By Turd Ferguson
Just weeks after performing the world’s first dual heart-lung transplant on a patient with COVID-19, the Vanderbilt University Medical Center continues to break new ground in the surgical field. In a press conference, VUMC announced that it had successfully performed the world’s first really, really fat ass transplant. Although fat ass transplants have been performed at both the Mayo Clinic in Minnesota and the University of Texas at Austin Medical Center, the transplant completed at VUMC is the first to be certified by the American Surgical Association as “really, really fat.”

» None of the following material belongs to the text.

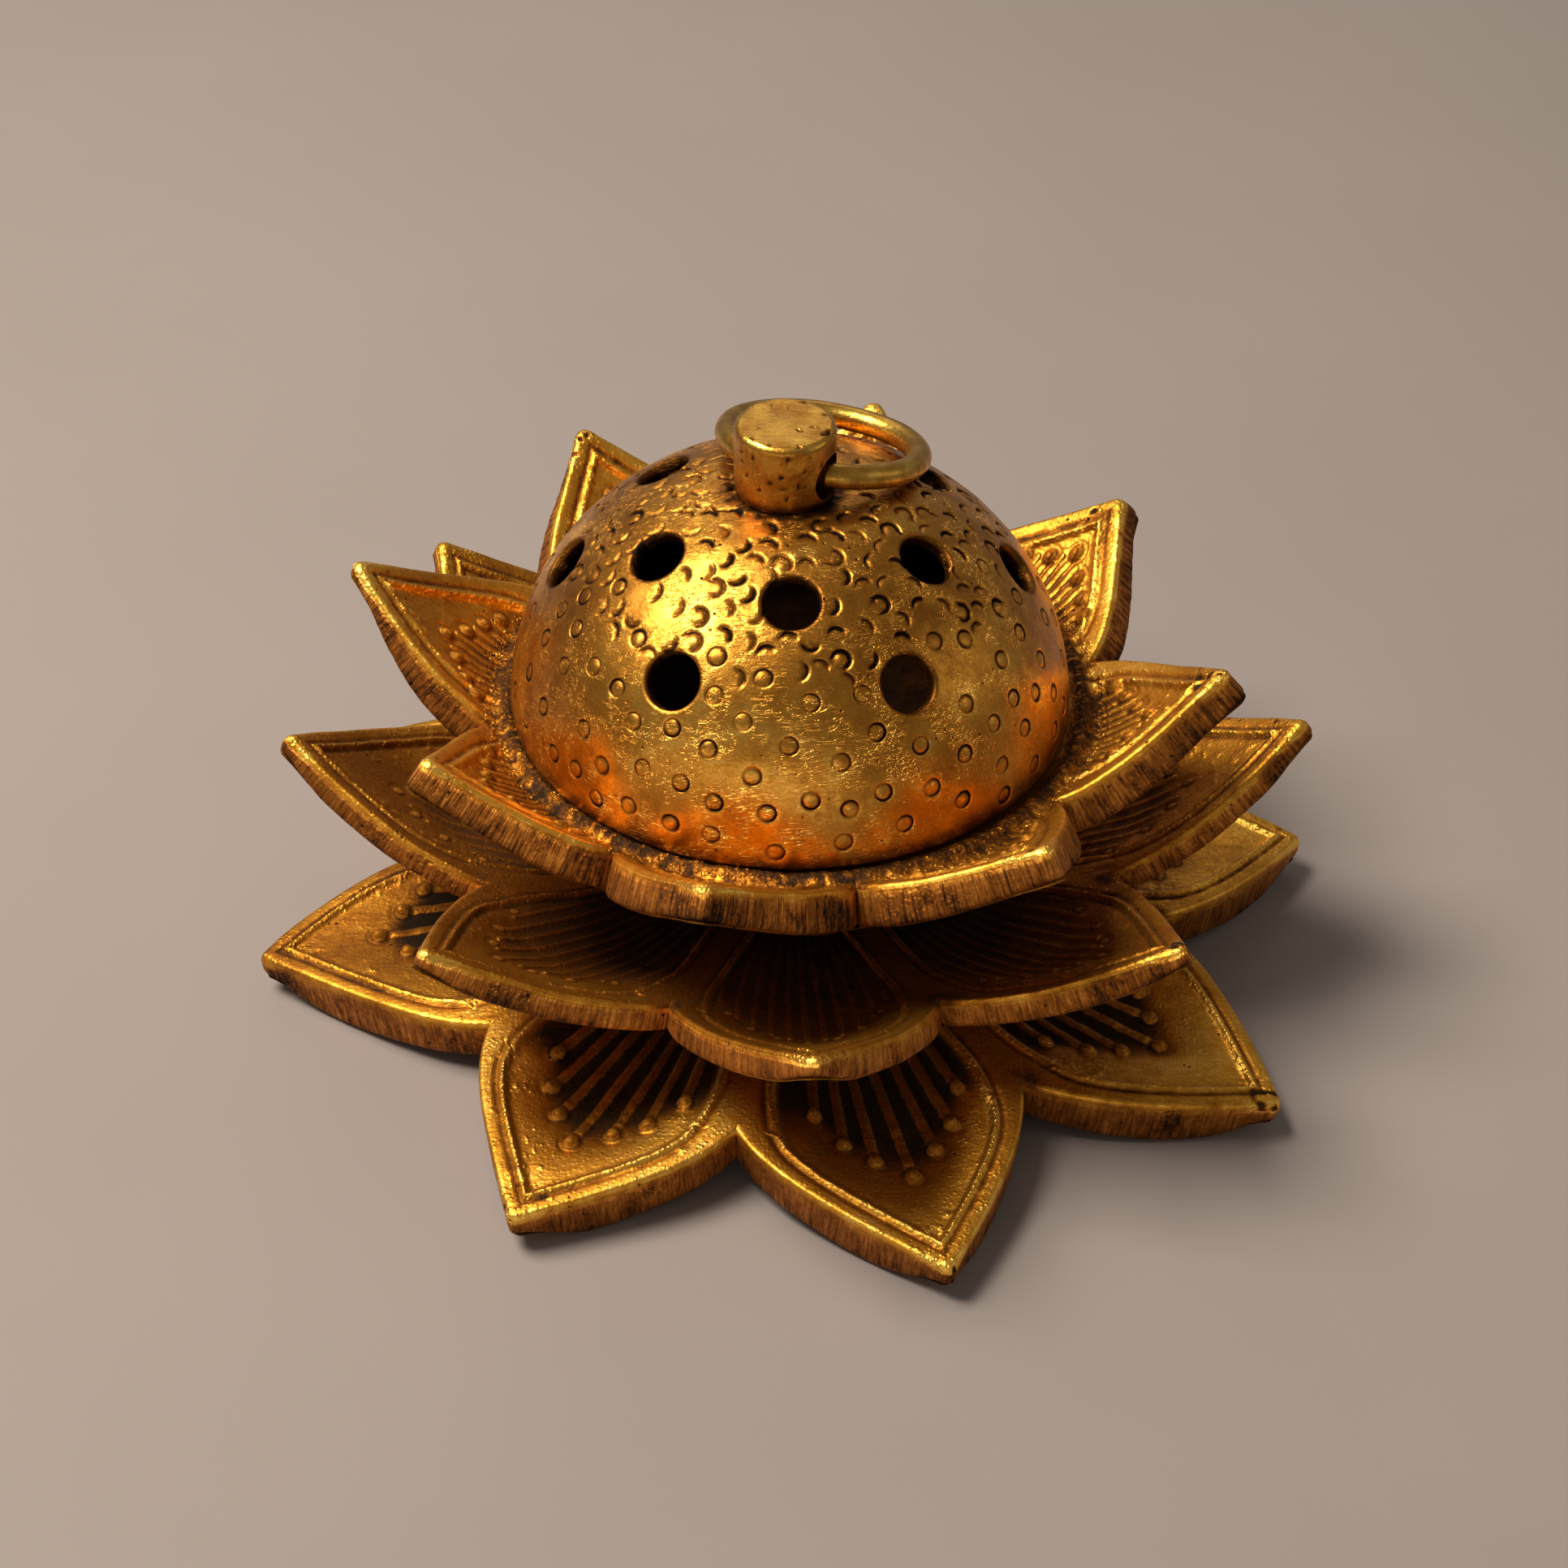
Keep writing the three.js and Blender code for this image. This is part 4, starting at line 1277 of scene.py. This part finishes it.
class Nodes:
    """A material's node tree, built from plain expressions."""

    def __init__(self, name):
        self.material = bpy.data.materials.new(name)
        self.material.use_nodes = True
        self.tree = self.material.node_tree
        self.tree.nodes.clear()

    def set(self, socket, value):
        if isinstance(value, bpy.types.NodeSocket):
            self.tree.links.new(value, socket)
        else:
            socket.default_value = value

    def add(self, kind, inputs, output=0, **settings):
        node = self.tree.nodes.new(kind)
        for key, value in settings.items():
            setattr(node, key, value)
        for key, value in inputs.items():
            self.set(node.inputs[key], value)
        return node.outputs[output] if len(node.outputs) else None

    def math(self, operation, *values):
        return self.add("ShaderNodeMath", dict(enumerate(values)), operation=operation)

    def times(self, first, second):
        return self.math("MULTIPLY", first, second)

    def sum(self, *terms):
        """The sum of (value, factor) pairs and plain values."""
        total = 0.0
        for term in terms:
            value, factor = term if isinstance(term, tuple) else (term, 1.0)
            total = self.math("MULTIPLY_ADD", value, factor, total)
        return total

    def between(self, value, low, high):
        """0 below low, 1 above high and smooth between them."""
        inputs = {"Value": value, "From Min": low, "From Max": high}
        return self.add("ShaderNodeMapRange", inputs, interpolation_type="SMOOTHSTEP")

    def noise(self, vector, scale, detail=3.0, rough=0.5, distortion=0.0):
        """Noise from -0.5 to 0.5, with about scale features in a millimetre."""
        inputs = {"Vector": vector, "Scale": scale, "Detail": detail, "Roughness": rough}
        inputs["Distortion"] = distortion
        return self.math("SUBTRACT", self.add("ShaderNodeTexNoise", inputs), 0.5)

    def cells(self, vector, scale):
        """The distance from the nearest of some scattered spots."""
        return self.add("ShaderNodeTexVoronoi", {"Vector": vector, "Scale": scale})

    def layer(self, name):
        return self.add("ShaderNodeAttribute", {}, output="Fac", attribute_name=name)

    def place(self):
        """Object coordinates in millimetres."""
        inputs = {0: self.add("ShaderNodeTexCoord", {}, output="Object"), "Scale": 1 / MM}
        return self.add("ShaderNodeVectorMath", inputs, operation="SCALE")

    def stretched(self, vector, scale, turn):
        return self.add("ShaderNodeMapping", {"Vector": vector, "Scale": scale, "Rotation": turn})

    def ramp(self, value, stops):
        """Colours along a value. stops is the colour at 0, then each position and its colour."""
        node = self.tree.nodes.new("ShaderNodeValToRGB")
        self.set(node.inputs[0], value)
        words = ["0", *stops.split()]
        elements = node.color_ramp.elements
        while len(elements) < len(words) // 2:
            elements.new(0.5)
        for element, position, code in zip(elements, words[::2], words[1::2]):
            element.position = float(position)
            element.color = colour(code)
        return node.outputs[0]

    def mix(self, share, first, second):
        node = self.tree.nodes.new("ShaderNodeMix")
        node.data_type = "RGBA"
        sockets = {s.identifier: s for s in node.inputs}
        for name, value in (("Factor_Float", share), ("A_Color", first), ("B_Color", second)):
            self.set(sockets[name], value)
        return next(s for s in node.outputs if s.identifier == "Result_Color")

    def surface(self, base, metal, rough, height):
        """Ends the tree. height is the fine relief in millimetres."""
        bump = self.add("ShaderNodeBump", {"Height": height, "Distance": MM, "Strength": 1.0})
        inputs = {"Base Color": base, "Metallic": metal, "Roughness": rough, "Normal": bump}
        inputs["Specular IOR Level"] = 0.06
        shader = self.add("ShaderNodeBsdfPrincipled", inputs)
        self.add("ShaderNodeOutputMaterial", {"Surface": shader})
        return self.material


def cast_look(name, sand, vein_edge, furrows):
    """Old cast brass: bright where it is handled, brown in the hollows, filed on the walls."""
    n = Nodes(name)
    place = n.place()
    wall, grit = n.layer("wall"), n.layer("grit")
    broad, cloudy = n.noise(place, 0.1, 3), n.noise(place, 0.55, 5, 0.6)
    grain = n.noise(place, 2.6, 5, 0.65)
    height = n.add("ShaderNodeSeparateXYZ", {0: place}, output="Z")
    beside = n.add("ShaderNodeCombineXYZ", {"X": n.layer("along"), "Y": n.times(height, 0.09)})
    filed, filed_fine = n.noise(beside, 2.9, 4, 0.75), n.noise(beside, 8.0, 3, 0.7)
    furrow = n.times(n.between(n.noise(beside, 3.4, 3, 0.65), -0.03, -0.12), wall)
    crumb = n.times(n.between(n.cells(place, 2.3), 0.55, 0.1), grit)
    speckle = n.times(n.noise(place, 2.0, 5, 0.7), grit)
    blotch = n.times(n.between(n.noise(place, 0.9, 6, 0.7), 0.05, 0.14), wall)
    few = n.between(n.noise(place, 0.45, 2), 0.02, 0.12)
    pore = n.times(n.between(n.cells(place, 0.9), 0.17, 0.08), few)
    strokes = []
    for scale, turn in (((0.35, 4.5, 1), 0.7), ((4.0, 0.3, 1), 0.35)):
        brushed = n.noise(n.stretched(place, scale, (0, 0, turn)), 1.0, 4, 0.6)
        strokes.append(n.times(brushed, n.math("SUBTRACT", 1.0, wall)))
    ragged = (n.noise(place, 1.6, 4, 0.6), 0.35)
    on_vein = n.between(n.sum(n.layer("vein"), ragged), 0.1, -0.08)
    on_dot = n.between(n.sum(n.layer("dot"), ragged), 0.08, -0.08)
    level = n.sum(
        n.layer("dirt"),
        (n.layer("wear"), -0.36),
        (broad, 0.5),
        (cloudy, 0.42),
        (grain, 0.3),
        (n.times(filed, wall), 1.5),
        (furrow, furrows),
        (pore, 0.55),
        (speckle, 1.5),
        (crumb, -0.2),
        (blotch, 0.16),
        (n.times(n.layer("bare"), on_vein), -1.0),
        # a dark ring round each dot's foot: grime there, with painted shade
        (n.between(n.layer("dot"), 0.5, 0.0), 0.25),
    )
    dot_level = n.sum(0.4, (grain, 0.7))
    level = n.sum(level, n.times(on_dot, n.math("SUBTRACT", dot_level, level)), (strokes[0], 0.3))
    base = n.mix(wall, n.ramp(level, CAST_STOPS), n.ramp(level, WALL_STOPS))
    metal = n.sum(1.0, (n.between(level, 0.4, 0.95), -0.85), (wall, -0.1), (on_dot, -0.2))
    rough = n.sum(0.4, (n.between(level, 0.0, 0.9), 0.24), (grain, 0.25), (wall, 0.04), (on_dot, 0.12))
    relief = n.sum(
        (grain, sand),
        (cloudy, 0.07),
        (strokes[0], 0.02),
        (strokes[1], 0.02),
        n.times(n.sum(0.175, (filed, 0.28), (filed_fine, 0.07)), wall),  # proud of the edge above
        (pore, -0.09),
        (crumb, 0.12),
        (on_vein, vein_edge),
        (furrow, -0.5 * furrows),
        (on_dot, 0.04),
    )
    return n.surface(base, metal, rough, relief)


def dome_look(name):
    """Spun brass, polished long ago: scratched, with dirt and painted shade in the punch marks and soot
    inside.
    """
    n = Nodes(name)
    place = n.place()
    soot = n.layer("soot")
    broad, cloudy = n.noise(place, 0.07, 3), n.noise(place, 0.4, 5, 0.6)
    grain = n.noise(place, 3.5, 4, 0.6)
    hairs = []
    for turn, fine in ((0.5, 4.2), (-0.8, 5.4), (1.4, 3.6)):
        hairs.append(n.noise(n.stretched(place, (0.4, fine, fine), (0.3, 0.2, turn)), 1.7, 3, 0.65, 0.6))
    scratch = 0.0
    for turn, lean in ((0.9, 0.4), (-0.5, 1.1), (2.2, -0.6), (0.1, 0.2)):
        lines = n.noise(n.stretched(place, (0.16, 1.5, 1.5), (lean, 0.3, turn)), 1.0, 2, 0.5)
        scratch = n.math("MAXIMUM", scratch, n.between(n.math("ABSOLUTE", lines), 0.012, 0.0))
    scratch = n.times(scratch, n.between(n.noise(place, 0.35, 3), -0.08, 0.1))
    few = n.between(n.noise(place, 0.3, 2), 0.0, 0.1)
    pore = n.times(n.between(n.cells(place, 0.8), 0.14, 0.06), few)
    level = n.sum(
        0.3,
        n.layer("dirt"),
        (broad, 0.7),
        (cloudy, 0.5),
        (grain, 0.3),
        (hairs[0], 0.16),
        (hairs[1], 0.16),
        (pore, 0.5),
        (scratch, -0.16),
        (soot, 0.3),
    )
    metal = n.sum(1.0, (n.between(level, 0.8, 1.15), -0.6))
    rough = n.sum(0.29, (n.between(level, 0.1, 1.0), 0.22), (hairs[0], 0.12), (hairs[2], 0.12), (soot, 0.2))
    relief = n.sum(
        (grain, 0.02),
        (cloudy, 0.06),
        (hairs[0], 0.007),
        (hairs[1], 0.006),
        (hairs[2], 0.006),
        (scratch, -0.03),
        (pore, -0.07),
    )
    return n.surface(n.ramp(level, DOME_STOPS), metal, rough, relief)


def worked_look(name, stops, streak_turn, dents):
    """Bar and wire brass: smoother than the castings, streaked one way and a little dented."""
    n = Nodes(name)
    place = n.place()
    cloudy, grain = n.noise(place, 0.6, 5, 0.6), n.noise(place, 4.0, 4, 0.6)
    streak = n.noise(n.stretched(place, (0.5, 5.0, 0.5), streak_turn), 1.2, 3)
    dirt, wear = n.layer("dirt"), n.layer("wear")
    level = n.sum(0.12, dirt, (cloudy, 0.5), (grain, 0.2), (streak, 0.3), (wear, -0.4))
    metal = n.sum(1.0, (n.between(level, 0.8, 1.1), -0.5))
    rough = n.sum(0.27, (n.between(level, 0.1, 1.0), 0.25), (streak, 0.25))
    relief = n.sum((grain, 0.014), (cloudy, dents), (streak, 0.02))
    return n.surface(n.ramp(level, stops), metal, rough, relief)


# ---- Build ----

BORE = 2.62  # of the three tiers, round the screw


def build_object():
    cast = cast_look("cast_brass_patina", 0.025, 0.07, 0.05)
    lower, middle = Tier("lower_petals", BORE, 3.2), Tier("middle_petals", BORE, 2.4)
    upper = Tier("upper_petals", BORE, 0.7)
    lower_rows = rising_rows(BORE, lower.valley_radius, 0.34, 1.9)
    middle_rows = rising_rows(BORE, middle.valley_radius, 0.34, 1.6)
    upper_rows = even_rows(upper, BORE, upper.valley_radius, 0.55)
    tier_piece("lower_casting", "lower_petals", "base", cast, LOWER_STYLE, lower, lower_rows)
    tier_piece("middle_casting", "middle_petals", "middle_tier", cast, MIDDLE_STYLE, middle, middle_rows)
    filed = cast_look("cast_brass_filed", 0.03, 0.1, 0.24)
    tier_piece("upper_casting", "upper_petals", "upper_tier", filed, UPPER_STYLE, upper, upper_rows)
    dome_piece(dome_look("spun_brass_punched"))
    knob_piece(worked_look("bar_brass", KNOB_STOPS, (0, 0, 0.6), 0.1))
    ring_piece(worked_look("wire_brass", WIRE_STOPS, (0, 0.4, 1.0), 0.05))
    plain = worked_look("turned_brass", KNOB_STOPS, (0, 0, 0), 0.02)
    for name, node, body, chamfer in (
        ("spacer_under_bowl", "upper_spacer", "base", 0.25),
        ("spacer_between_tiers", "lower_spacer", "base", 0.25),
        ("washer_under_screw", "screw_washer", "base", 0.12),
        ("washer_over_nut", "nut_washer", "base", 0.12),
        ("washer_in_lid", "rivet_washer", "lid", 0.12),
    ):
        washer_piece(name, node, body, plain, chamfer)
    nut_piece(plain)
    screw_piece(plain)


# ---- Stage ----


def add_floor():
    half = 3.0
    mesh = bpy.data.meshes.new("floor")
    corners = [(-half, -half, 0), (half, -half, 0), (half, half, 0), (-half, half, 0)]
    mesh.from_pydata(corners, [], [(0, 1, 2, 3)])
    floor = bpy.data.objects.new("floor", mesh)
    bpy.context.scene.collection.objects.link(floor)
    n = Nodes("pale_floor")
    cloudy = n.sum(0.5, n.noise(n.place(), 0.02, 3))
    mesh.materials.append(n.surface(n.mix(cloudy, colour("8f837a"), colour("968a81")), 0.0, 0.9, 0.0))
    floor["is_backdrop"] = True


def add_light(name, towards, distance, size, watts, tint):
    """A soft square light in some direction from the object, facing it."""
    data = bpy.data.lights.new(name, "AREA")
    data.shape = "RECTANGLE"
    data.size, data.size_y = size
    data.energy = watts
    data.color = tint
    lamp = bpy.data.objects.new(name, data)
    direction = Vector(towards).normalized()
    lamp.location = Vector((0, 0, 0.03)) + direction * distance
    lamp.rotation_euler = direction.to_track_quat("Z", "Y").to_euler()
    bpy.context.scene.collection.objects.link(lamp)


def add_camera():
    """The photograph's view: from the front, 38 degrees above the table."""
    data = bpy.data.cameras.new("camera")
    data.lens = 78.9
    data.sensor_width = 36
    camera = bpy.data.objects.new("camera", data)
    place = Vector((-0.918, -249.364, 216.411)) * MM
    target = Vector((-0.918, 0, 18.13)) * MM
    facing = (target - place).to_track_quat("-Z", "Y").to_matrix().to_4x4()
    roll = Matrix.Rotation(math.radians(0.747), 4, "Z")
    camera.matrix_world = Matrix.Translation(place) @ facing @ roll
    bpy.context.scene.collection.objects.link(camera)
    bpy.context.scene.camera = camera


def add_stage():
    add_floor()
    add_light("key", (-0.5, 0.0, 0.87), 0.55, (0.26, 0.26), 4.8, (1.0, 0.95, 0.9))
    add_light("back", (-0.1, 0.78, 0.62), 0.7, (0.5, 0.3), 0.4, (1.0, 0.95, 0.9))
    add_light("front", (-0.3, -1.0, 0.1), 0.8, (1.2, 0.2), 0.9, (1.0, 0.93, 0.84))
    add_light("side", (0.95, -0.1, 0.45), 0.9, (0.4, 0.4), 0.3, (1.0, 0.97, 0.94))
    world = bpy.data.worlds.new("studio")
    world.use_nodes = True
    background = world.node_tree.nodes["Background"]
    background.inputs["Color"].default_value = (0.75, 0.72, 0.7, 1)
    background.inputs["Strength"].default_value = 0.28
    bpy.context.scene.world = world
    bpy.context.scene.view_settings.view_transform = "Standard"
    add_camera()


build_object()
add_stage()
boxes = {"cad": cad_box, "visual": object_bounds()}
{name: [list(corner) for corner in box] for name, box in boxes.items()}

The lead surgeon, Dr. Henry Jacobsen, was praised at the press conference for his bravery and innovation in spearheading the cutting-edge procedure. Dr. Jacobsen, an employee of VUMC for over 25 years and a pioneer in gluteal augmentation, was thrilled that the surgery turned out so successfully.
“When the patient first approached me, I was skeptical, to say the least,” said Jacobsen. “I told her, ‘I mean, maybe we could fix you up with a nice fat thang, but if we go as big as you’re thinking, there’s substantial risk involved. There’s a possibility of infection or bone fracture—even worse, terminal ass cancer. But, if we can pull this off, you will have the most voluptuous caboose this side of the Mississippi.’”
“I couldn’t have been happier with the results,” Jacobsen continued. “At first, I was concerned with the moral aspect of the operation. Was it even ethical to have an ass that fat? I mean, we are talking about a dumptruck ass here. Have you seen her walking around with that thing? I mean, shit, she had me about to act up in the operating room.”
Dr. Geraldo Uribe, the chief surgeon on VUMC’s dual heart-lung transplant and a colleague of Dr. Jacobsen for 11 years, was astonished by the audacity of the operation, but amazed with Dr. Jacobsen’s precision and skill. “I can’t commend my good friend Dr. Jacobsen enough. To do what he did, with the whole medical world watching, takes a lot of courage. I don’t think people truly understand the significance of this groundbreaking operation; this may very well revolutionize the world. I’m incredibly happy for him, but at the same time, it makes me look at my own work and think, ‘Does this even matter?’ All I did was give some chump a few more years on this God-forsaken hellscape we call planet Earth; Henry transformed someone’s life with a few pounds of silicone and some stitches. It’s amazing what a person with a whole lot of cake can do.”
All eyes in medical circles are now on the VUMC, which has made incredible strides in the surgical field in the span of just a few weeks. After his trailblazing work, Dr. Jacobsen doesn’t have plans to hang up his scrubs any time soon—he’s already begun research on his next revolutionary project: giving men the ability to lactate drinkable lemonade.